Talk to your team about the business declaration and when to declare for specific scenarios. Disasters come in different situations and magnitudes. It could be a malicious attack that leads to a malfunctioned application or a human error that causes a SAN outage and destroys critical software.
Train your team to on how to respond to various types of disruptive events. Their response will depend on the situations you have tested and documented.
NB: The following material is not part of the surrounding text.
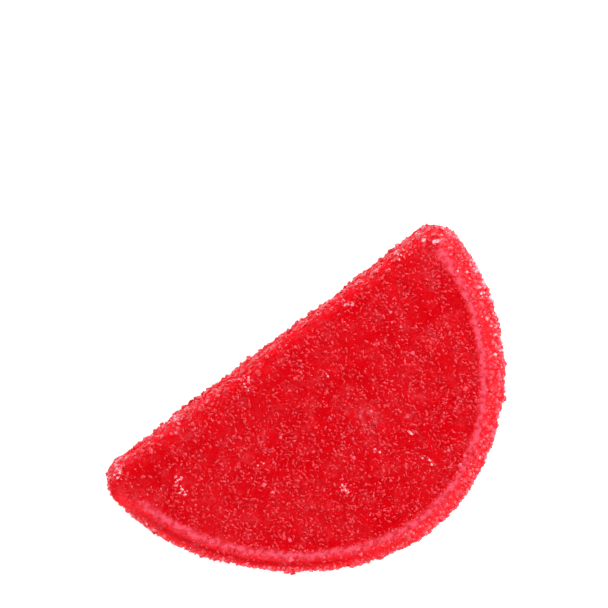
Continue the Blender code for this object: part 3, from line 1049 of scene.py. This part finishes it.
def build_camera(settings, right):
    """A long lens above the slice, leaning a little towards the straight side."""
    camera = bpy.data.cameras.new("camera")
    camera.lens = settings.lens
    camera.clip_start = 0.01
    distance = settings.view_width * camera.lens / camera.sensor_width
    back = Vector((0.0, math.sin(settings.camera_tilt), math.cos(settings.camera_tilt)))
    across = (right - back * right.dot(back)).normalized()
    upright = back.cross(across)
    holder = bpy.data.objects.new("camera", camera)
    bpy.context.scene.collection.objects.link(holder)
    middle = Vector((*PICTURE_MIDDLE, CAD_BOX[1].z))
    turn = Matrix((across, upright, back)).transposed()
    holder.matrix_world = Matrix.Translation(middle + back * distance) @ turn.to_4x4()
    bpy.context.scene.camera = holder


def build_stage(settings):
    """Floor, light and the camera above the slice."""
    build_floor(settings)
    build_tent(settings)
    turn = settings.picture_turn
    right = Vector((math.cos(turn), -math.sin(turn), 0.0))
    up = Vector((math.sin(turn), math.cos(turn), 0.0))
    softbox("key_softbox", (right + up).normalized(), size=(0.34, 0.24),
            brightness=settings.key_light)
    softbox("fill_softbox", (-right - up * 0.3).normalized(), size=(0.50, 0.36),
            brightness=settings.fill_light)
    build_camera(settings, right)
    bpy.context.scene.view_settings.view_transform = "Standard"


# ---- operators and panel ----

class CANDY_OT_jelly(bpy.types.Operator):
    """Make the red jelly, flesh and rind in one."""

    bl_idname = "candy.jelly"
    bl_label = "Make Jelly"

    def execute(self, context):
        build_jelly(context.scene.candy_jelly, context.scene.candy_pith)
        return {"FINISHED"}


class CANDY_OT_pith(bpy.types.Operator):
    """Make the pale band that runs under the rind."""

    bl_idname = "candy.pith"
    bl_label = "Make Pale Band"

    def execute(self, context):
        build_pith(context.scene.candy_pith, context.scene.candy_jelly)
        return {"FINISHED"}


class CANDY_OT_sugar(bpy.types.Operator):
    """Scatter the sugar over the jelly and the band."""

    bl_idname = "candy.sugar"
    bl_label = "Scatter Sugar"

    def execute(self, context):
        build_sugar(context.scene.candy_sugar, bpy.data.objects["jelly_skin"],
                    bpy.data.objects["pith_band"])
        return {"FINISHED"}


class CANDY_OT_stage(bpy.types.Operator):
    """Set the floor, the lights and the camera."""

    bl_idname = "candy.stage"
    bl_label = "Set Stage"

    def execute(self, context):
        build_stage(context.scene.candy_stage)
        return {"FINISHED"}


OPERATORS = (CANDY_OT_jelly, CANDY_OT_pith, CANDY_OT_sugar, CANDY_OT_stage)
SETTINGS = {
    "candy_jelly": JellySettings,
    "candy_pith": PithSettings,
    "candy_sugar": SugarSettings,
    "candy_stage": StageSettings,
}


class CANDY_PT_panel(bpy.types.Panel):
    """The slice's pieces and sizes in the sidebar."""

    bl_label = "Jelly Candy Slice"
    bl_space_type = "VIEW_3D"
    bl_region_type = "UI"
    bl_category = "Candy"

    def draw(self, context):
        for operator in OPERATORS:
            self.layout.operator(operator.bl_idname)
        for holder, group in SETTINGS.items():
            box = self.layout.box()
            for name in group.__annotations__:
                box.prop(getattr(context.scene, holder), name)


def register():
    """Register the settings, operators and panel."""
    for holder, group in SETTINGS.items():
        bpy.utils.register_class(group)
        setattr(bpy.types.Scene, holder, bpy.props.PointerProperty(type=group))
    for entry in (*OPERATORS, CANDY_PT_panel):
        bpy.utils.register_class(entry)


def unregister():
    """Take the settings, operators and panel away again."""
    for entry in reversed((*OPERATORS, CANDY_PT_panel)):
        bpy.utils.unregister_class(entry)
    for holder, group in reversed(SETTINGS.items()):
        delattr(bpy.types.Scene, holder)
        bpy.utils.unregister_class(group)


def main():
    """Make every piece and the stage."""
    register()
    bpy.ops.candy.jelly()
    bpy.ops.candy.pith()
    bpy.ops.candy.sugar()
    bpy.ops.candy.stage()


if __name__ == "__main__":
    main()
Redundancy will speed up your recovery

You need to back up your business’s data including that of your customers in several locations. You need to locate your entire data. Only then can you secure it and back it up. You also need to replicate your files.
With replication, you copy your files from a primary location to a secondary address for access in case a disaster occurs. Vendors with these kinds of solutions include Dell EMC, VMware, and Hewlett Packard Enterprise among others.
Businesses should also consider hyper-converged infrastructure and virtualization to increase the IT’s redundancy. They should also consider backing up data in the cloud. With cloud backups, you are confident your critical data will be available.
Because it replicates to a secondary data location, the secondary site is quite a distance from the primary thus, therefore, get maximum data protection. But this service attracts extra charges and businesses should only consider it if it’s financially feasible.
Businesses should consider setting up virtual desktop environments and network capabilities with mobile devices. Subscribing to several internet service providers also ensures IT redundancy.

Summary

With modern technology advancements, you cannot afford to lose your critical business data whether at the hands of human errors, natural disasters or cyber attacks. Data loss is hazardous and costly.
Your small business cannot operate without an efficient disaster recovery plan. You need to back up your data and ensure maximum productivity following a disaster. It is worth it. Be prepared.